Real love. Don’t settle for a physical experience or emotional feeling that you will ultimately find is just a cheap substitute. It may help you for a little while, but it is guaranteed to leave you lonely and hurting in the end.
Do what is right. Stand up, immovable, for what is good and true, and refuse to change. Edmund Burke, a famous British statesman once said, “All it takes for evil to triumph is for good men to do nothing.” Guess we are now seeing living proof.

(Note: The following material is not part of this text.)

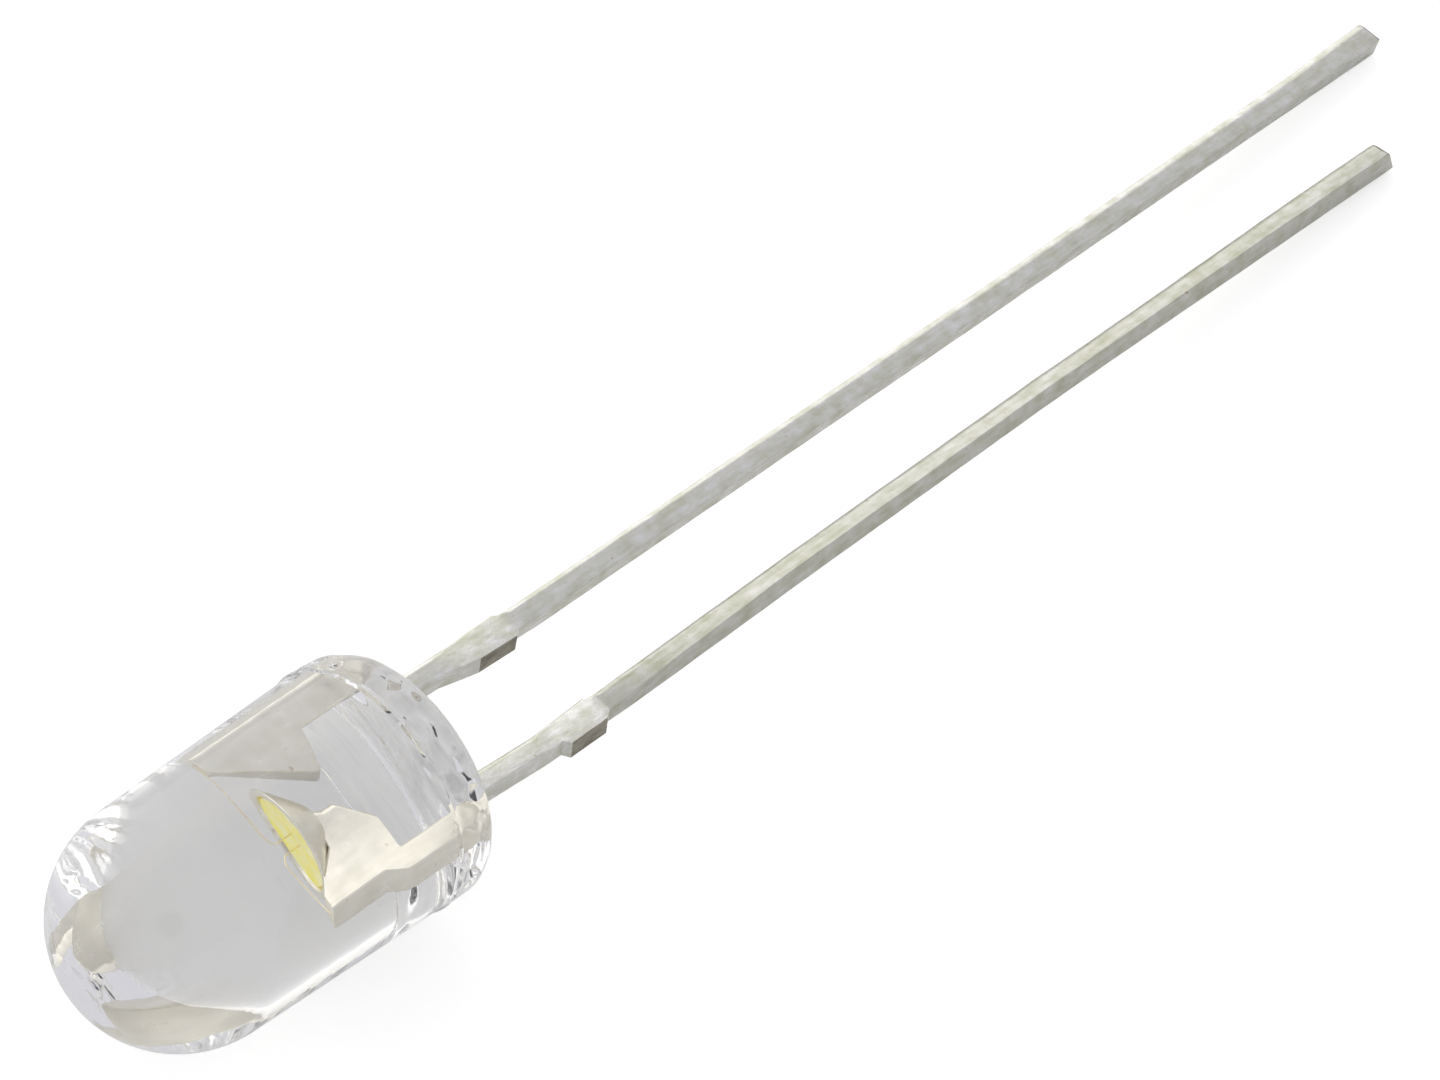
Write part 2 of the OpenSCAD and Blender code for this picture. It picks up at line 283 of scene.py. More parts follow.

Keep some close relationships. You need to view your family as crucial to you. Embrace and accept any differences between you. (It would a boring world if everyone was just like you or me.) Let them be who they are, even if you don’t understand what in the world they are thinking. Learn how to repair the broken places, as much as possible. Treasure your spouse, your kids, your dear friends. They are what is truly important to you. Everything else you can replace, or do without. Family and friends are not easily replaced, and when you lose them, it costs you dearly.
Hold your holt needs to be a set-in-concrete-way-of-life for anyone who is seeking to be grounded and at peace with himself in this world. Don’t give in, don’t give up and don’t give way on your beliefs of what you know to be true and good.
“Hold your holt” is a lesson we need to learn in the face of today’s tolerance, compromises and problems. Yeah, it’s gonna get difficult at times. We know that. Just ask your parents, or your grandparents or someone from their generation. They had their share of dark years too. And they would probably tell you that the only way they made it through those gray days was to hang tough, keep loving the people in their life, and keep their faith.
I have the feeling that back then there were a lot of people who were smarter than our current tech-age generation – people who learned from experience what was truly important.